Exercise:
Below are several entries. Transcribe exactly those lines that fall from the one with "for node in" through the one with "return moved", end lines included.

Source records

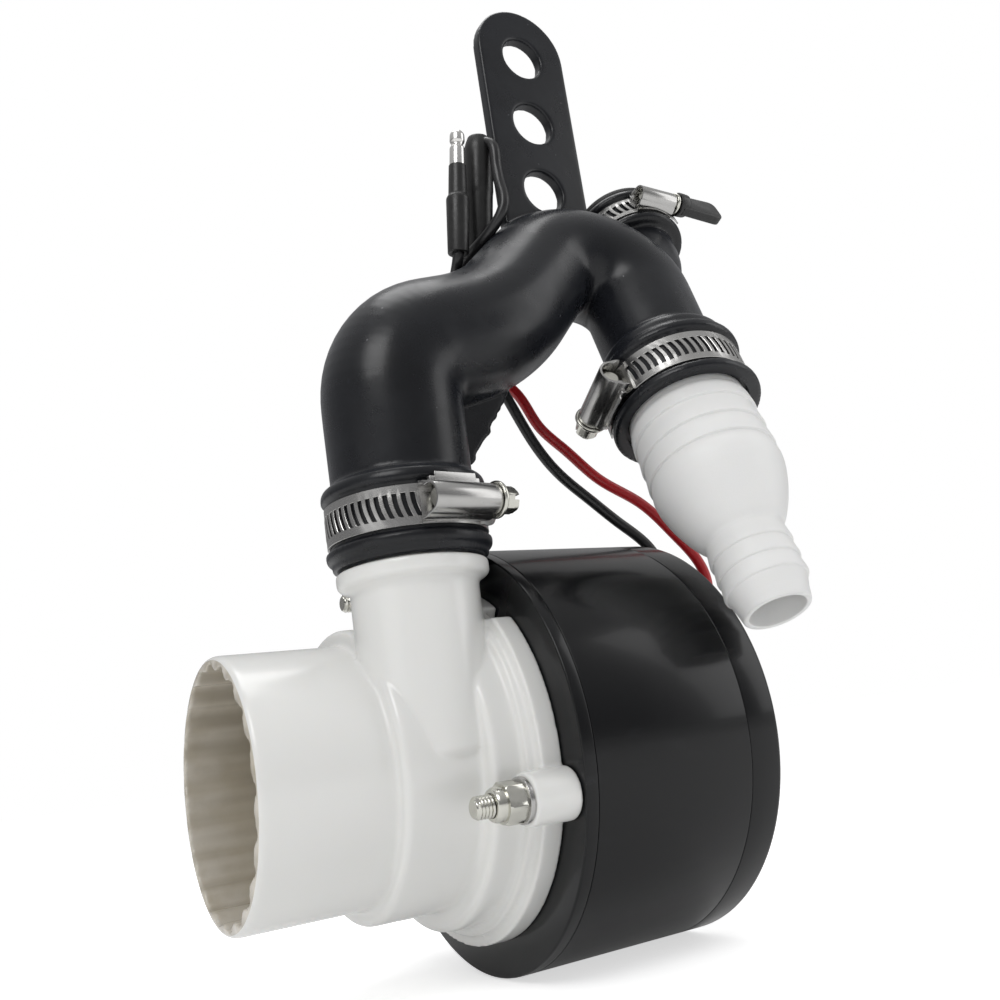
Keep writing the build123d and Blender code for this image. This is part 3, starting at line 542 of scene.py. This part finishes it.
SLOT_MATERIALS = {
    "white_plastic": WHITE, "adapter_plastic": ADAPTER, "cover_plastic": GLOSS, "hose_rubber": RUBBER,
    "soft_rubber": SOFT, "black_plastic": BLACK, "stainless": STAINLESS, "bright_steel": BRIGHT,
    "red_insulation": RED, "black_insulation": DARK_LEAD, "tinned_brass": TIN, "copper": COPPER,
    "brass": BRASS, "cast_alloy": ALLOY, "can_steel": PAINT, "ferrite": FERRITE,
    "lamination": LAMINATION, "impeller_plastic": IMPELLER, "card_plastic": CARD, "carbon": CARBON,
}


def finish_piece(obj, slot, body, *stands_for, material=None, degrees=35):
    """Material (from its slot unless one is given), shading and body for one finished piece."""
    obj.data.materials.clear()
    obj.data.materials.append(material or SLOT_MATERIALS[slot])
    smooth_shade(obj, degrees)
    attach(obj, body)
    if stands_for:
        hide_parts(*stands_for)
    return obj


# ---------------------------------------------------------------- wet end housing
def stud_points():
    return [on_circle(STUD_CIRCLE_R, a) for a in STUD_ANGLES]


def flange_outline():
    """Flange edge in local X and Y, with the stepped relief beside the neck."""
    full_r, lobe_r, notch_r, flat_z = 53.4, 51.3, 46.0, 37.5
    outline = []
    for k in range(720):
        y, z = on_circle(1.0, k / 2)
        r = full_r
        if z > 0 and -32.0 <= y * full_r <= -8.0:
            r = lobe_r
        elif z > 0 and -41.0 <= y * full_r < -32.0:
            r = max(notch_r, min(full_r, flat_z / z))
        outline.append((y * r, z * r))
    return outline


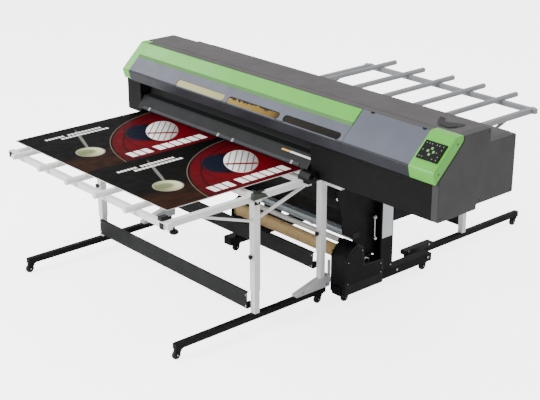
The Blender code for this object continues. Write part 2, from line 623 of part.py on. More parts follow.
def make_deck(name, turn, rod_y, rail_y, bar_ys):
    """Rails, cross bars and rods on their sleeves, with the braces up to the rails."""
    place = mirrored if turn else (lambda ys: ys)
    posts = POST_YS[:1] if turn else POST_YS
    pieces, bores = [], []
    for x in TABLE_X:
        pieces.append(box((x - RAIL_HALF, x + RAIL_HALF), rail_y, RAIL_Z))
    for y in bar_ys:
        pieces.append(box((TABLE_X[0] - 0.045, TABLE_X[1] + 0.045), (y - 0.020, y + 0.020),
                          (RAIL_Z[0] + 0.001, RAIL_Z[1] - 0.001)))
    pieces.append(box(DOCK_BAR_X, place((-0.520, -0.479)), (0.845, 0.889)))
    for x in ROD_XS:
        z = PATH_Z - ROD_RADIUS
        pieces.append(rod((x, rod_y[0], z), (x, rod_y[1], z), ROD_RADIUS, ROD_SIDES))
    for x in TABLE_X:
        for y, bottom in zip(posts, SLEEVE_BOTTOMS):
            outer, bore = sleeve(x, sum(place((y, y))) / 2, bottom)
            pieces.append(outer)
            bores.append(bore)
        for ends in (((-1.090, 0.735), (-1.524, 0.880)), ((-1.066, 0.742), (-0.600, 0.884))):
            start, end = [(x, sum(place((y, y))) / 2, z) for y, z in ends]
            pieces.append(bar(start, end, 0.022, 0.016))
    return finish(name, cut(unite(*pieces), *bores), PAINTS["white"], (0.0, sum(rail_y) / 2, RAIL_Z[0]))


def make_board():
    z = PATH_Z + FIT
    board = box(BOARD_X, BOARD_Y, (z, z + BOARD_THICK))
    return finish("printed_board", board, PAINTS["board"], (0.0, BOARD_Y[0], z))


# ---------------------------------------------------------------- casters

def make_fork_mesh():
    """A plate, a short swivel post and two cheeks beside the wheel, about the swivel axis."""
    plate = box((-0.019, 0.019), (-0.022, 0.022), (CASTER_TOP - FIT - 0.004, CASTER_TOP - FIT))
    neck = box((-0.0155, 0.0155), (-0.030, 0.012), (0.0615, CASTER_TOP - FIT - 0.002))
    cheeks = []
    for side in (-1, 1):
        x = sorted((side * (WHEEL_WIDTH / 2 + 0.0012), side * (WHEEL_WIDTH / 2 + 0.0042)))
        outline = [(-TRAIL - 0.010, 0.022), (-TRAIL + 0.010, 0.022), (0.012, 0.0650), (-TRAIL - 0.010, 0.0650)]
        cheeks.append(prism(outline, x))
    return unite(plate, neck, *cheeks)


def make_casters():
    """Twelve casters: each fork turns about its own swivel, and its wheel turns in the fork."""
    fork_model = make_fork_mesh()
    wheel_model = rod((-WHEEL_WIDTH / 2, 0.0, 0.0), (WHEEL_WIDTH / 2, 0.0, 0.0), WHEEL_RADIUS, 20)
    for stand, places in CASTER_PLACES.items():
        for number, (x, y) in enumerate(places, start=1):
            fork = add_object("fork", fork_model.data, WORKSHOP)
            finish(f"{stand}_caster_fork_{number}", fork, PAINTS["black_steel"])
            fork.location = (x, y, 0.0)
            wheel = add_object("wheel", wheel_model.data, WORKSHOP)
            finish(f"{stand}_caster_wheel_{number}", wheel, PAINTS["rubber"])
            wheel.parent = fork
            wheel.location = (0.0, -TRAIL, WHEEL_RADIUS)
    for model in (fork_model, wheel_model):
        bpy.data.objects.remove(model)


# ---------------------------------------------------------------- assembly

clear_scene()
PRINTER = new_collection("flatbed_uv_printer")
WORKSHOP = new_collection("workshop", hidden=True)
PAINTS = {
    "black_steel": material("black_steel", BLACK, 0.55, 0.3),
    "black_plastic": material("black_plastic", BLACK, 0.45, 0.0),
    "charcoal": material("charcoal", CHARCOAL, 0.50, 0.0),
    "grey": material("grey", GREY, 0.45, 0.0),
    "green": material("green", GREEN, 0.45, 0.0),
    "aluminium": material("aluminium", ALUMINIUM, 0.35, 1.0),
    "steel": material("steel", (0.55, 0.56, 0.58), 0.30, 1.0),
    "white": material("white", WHITE, 0.40, 0.0),
    "amber": material("amber", (0.60, 0.42, 0.10), 0.20, 0.0),
    "key": material("key", (0.45, 0.62, 0.38), 0.50, 0.0),
    "cardboard": material("cardboard", (0.60, 0.44, 0.26), 0.80, 0.0),
    "board": material("board", (0.10, 0.03, 0.03), 0.30, 0.0),
    "rubber": material("rubber", BLACK, 0.80, 0.0),
}

make_chassis()
make_platen()
make_side_cover("left_side_cover", -1, LEFT_COVER_DEPTH)
make_side_cover("right_side_cover", 1, RIGHT_COVER_DEPTH)
make_top_cover()
make_rear_cover()
make_cover_window(make_front_cover())
make_front_guard()
make_lower_front_panel()
make_right_front_panel()
make_control_housing()
make_key_bezel()
make_keys()
make_guide_rail()
make_uv_lamp(make_carriage())
make_capping_station()
make_feed_roller()
make_leg("left_leg", -1)
make_leg("right_leg", 1)
make_cross_bar()
make_takeup_drive()
make_takeup_core()
make_tension_tube()
make_lower_apron()
make_electronics_box()
make_load_lever()
make_table_base("front_base", False)
make_table_base("rear_base", True)
make_deck("front_deck", False, (-1.845, -0.610), (-1.790, -0.480), (-1.758, -1.078, -0.660))
make_deck("rear_deck", True, (0.085, 1.845), (0.100, 1.690), (0.160, 0.925, 1.657))
make_board()
make_casters()
bpy.data.collections.remove(WORKSHOP)
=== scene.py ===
# %% [markdown]
# # A flatbed UV printer between two roll-up tables
#
# A rigid board rolls over the front table, goes under the print carriage and leaves over the rear
# table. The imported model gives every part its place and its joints. This script gives the parts
# their skins: lacquered covers, powder-coated tube, anodised bars, a printed board and casters.
#
# Everything is in metres. X runs along the printer, Y is the feed direction, and Z is up.

# %% The frame
import math

import bpy
import numpy as np
from mathutils import Matrix


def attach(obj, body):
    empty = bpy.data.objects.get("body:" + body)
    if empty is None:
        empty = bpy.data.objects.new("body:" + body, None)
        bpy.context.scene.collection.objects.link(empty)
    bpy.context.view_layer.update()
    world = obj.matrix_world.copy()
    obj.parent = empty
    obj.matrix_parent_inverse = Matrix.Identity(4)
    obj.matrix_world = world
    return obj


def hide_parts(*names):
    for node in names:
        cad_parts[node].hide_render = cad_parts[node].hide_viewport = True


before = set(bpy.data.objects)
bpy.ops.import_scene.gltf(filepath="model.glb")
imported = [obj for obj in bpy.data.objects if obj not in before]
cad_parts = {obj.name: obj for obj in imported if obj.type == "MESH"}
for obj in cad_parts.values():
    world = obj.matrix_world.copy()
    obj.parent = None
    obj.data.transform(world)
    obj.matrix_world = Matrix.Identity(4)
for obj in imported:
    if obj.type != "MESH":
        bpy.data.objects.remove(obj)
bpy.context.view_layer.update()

# %% [markdown]
# ## Where local coordinates go
#
# Almost every piece here is an outline with a thickness. It is easiest to draw the outline flat, in
# coordinates (u, v), and to let w be the way it is carried. A placing matrix then says which world
# direction each of the three stands for. Its columns are u, v, w and the origin.

# %% Placing matrices
ALONG_X = np.array([[0, 0, 1, 0], [1, 0, 0, 0], [0, 1, 0, 0]], float)
ALONG_Y = np.array([[0, 1, 0, 0], [0, 0, 1, 0], [1, 0, 0, 0]], float)
UPRIGHT = np.array([[1, 0, 0, 0], [0, 1, 0, 0], [0, 0, 1, 0]], float)


def at(matrix, x=0.0, y=0.0, z=0.0):
    """The same directions from another origin."""
    moved = matrix.copy()
    moved[:, 3] = (x, y, z)
    return moved


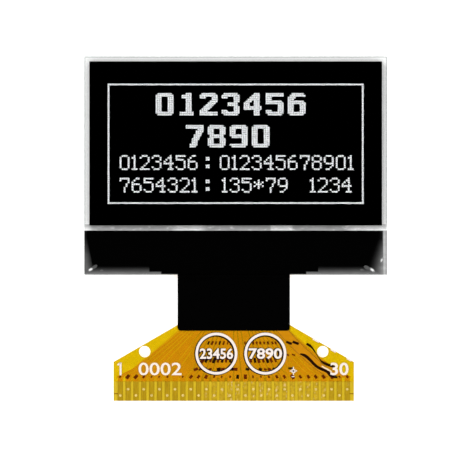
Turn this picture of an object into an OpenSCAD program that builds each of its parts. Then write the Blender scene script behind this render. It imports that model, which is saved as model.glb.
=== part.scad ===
// Small graphic OLED display module: two bonded sheets of glass, a driver chip under the glass ledge
// and a flexible tail with solder pads.
// X runs along the glass, Y from the tail up to the display and Z towards the viewer.
// The origin is in the middle of the glass outline, on the back face of the cap glass.

/* [Display] */
// Number of dot columns
dots_x = 128; // [64:2:128]
// Number of dot rows, led out to the two sides in turn
dots_y = 64; // [32:2:64]
// Distance between dot columns
dot_pitch_x = 0.1765; // [0.15:0.0005:0.18]
// Distance between dot rows
dot_pitch_y = 0.166; // [0.14:0.001:0.2]
// Gap between two anode columns
column_gap = 0.02; // [0.01:0.005:0.04]
// Gap between two cathode rows
row_gap = 0.03; // [0.025:0.005:0.05]

/* [Glass] */
// Width of both sheets of glass
panel_w = 26.7; // [26.7:0.1:36]
// Height of the front sheet
panel_h = 19.26; // [19.26:0.02:26]
// Height of the ledge that the cap glass leaves free
ledge_h = 3.9; // [3.7:0.05:5.2]
// Thickness of the front sheet
substrate_t = 0.7; // [0.4:0.05:1.1]
// Thickness of the cap glass
cap_t = 0.52; // [0.4:0.02:1.1]
// Depth of the hollow etched into the cap glass
cavity_depth = 0.25; // [0.22:0.01:0.3]
// Width of the rim left around that hollow
cap_rim = 1.2; // [0.9:0.05:1.5]
// Corner radius of the hollow
cavity_r = 0.8; // [0.4:0.1:1.5]
// Width of the seal bead on the rim
seal_w = 0.85; // [0.6:0.05:1]
// Distance of the seal bead from the edge of the cap glass
seal_inset = 0.12; // [0.05:0.01:0.25]
// Thickness of the seal bead
seal_t = 0.02; // [0.02:0.005:0.04]

/* [Polarizer] */
// Thickness of the polarizing film
polarizer_t = 0.18; // [0.1:0.01:0.25]
// Thickness of its adhesive
polarizer_glue_t = 0.02; // [0.01:0.005:0.05]
// Glass left bare on the left and the right
polarizer_side_margin = 0.5; // [0.2:0.05:1]
// Glass left bare along the top
polarizer_top_margin = 0.5; // [0.2:0.05:1]
// Glass left bare between the film and the edge of the cap glass
polarizer_bottom_margin = 0.45; // [0.2:0.05:1]

/* [Layers on the glass] */
// Thickness of each electrode, lead and organic layer
layer_t = 0.01; // [0.01:0.001:0.012]
// How far the insulator frame reaches past the dots
insulator_margin = 0.12; // [0.08:0.01:0.15]
// Width of a separator rib at its foot on the insulator
separator_foot = 0.01; // [0.008:0.001:0.012]
// Width of a separator rib at its overhanging top
separator_top = 0.018; // [0.014:0.001:0.02]
// Height of a separator rib
separator_h = 0.035; // [0.025:0.005:0.05]
// Length of the contact tab at the end of a cathode row
row_tab_l = 0.14; // [0.1:0.01:0.2]
// Distance from the last dot to the first upright row lead
row_lane_start = 0.4; // [0.35:0.01:0.5]
// Distance between the upright row leads
row_lane_pitch = 0.038; // [0.03:0.001:0.04]
// Distance between the fanned leads, measured upright
fan_pitch = 0.031; // [0.028:0.001:0.033]
// Width of a fanned lead
lead_w = 0.018; // [0.012:0.001:0.02]

/* [Desiccant] */
// Width of the desiccant sheet
desiccant_w = 20; // [10:0.5:22]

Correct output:
    for node in names:
        cad_parts[node].hide_render = cad_parts[node].hide_viewport = True


before = set(bpy.data.objects)
bpy.ops.import_scene.gltf(filepath="model.glb")
imported = [obj for obj in bpy.data.objects if obj not in before]
cad_parts = {obj.name: obj for obj in imported if obj.type == "MESH"}
for obj in cad_parts.values():
    world = obj.matrix_world.copy()
    obj.parent = None
    obj.data.transform(world)
    obj.matrix_world = Matrix.Identity(4)
for obj in imported:
    if obj.type != "MESH":
        bpy.data.objects.remove(obj)
bpy.context.view_layer.update()

# %% [markdown]
# ## Where local coordinates go
#
# Almost every piece here is an outline with a thickness. It is easiest to draw the outline flat, in
# coordinates (u, v), and to let w be the way it is carried. A placing matrix then says which world
# direction each of the three stands for. Its columns are u, v, w and the origin.

# %% Placing matrices
ALONG_X = np.array([[0, 0, 1, 0], [1, 0, 0, 0], [0, 1, 0, 0]], float)
ALONG_Y = np.array([[0, 1, 0, 0], [0, 0, 1, 0], [1, 0, 0, 0]], float)
UPRIGHT = np.array([[1, 0, 0, 0], [0, 1, 0, 0], [0, 0, 1, 0]], float)


def at(matrix, x=0.0, y=0.0, z=0.0):
    """The same directions from another origin."""
    moved = matrix.copy()
    moved[:, 3] = (x, y, z)
    return moved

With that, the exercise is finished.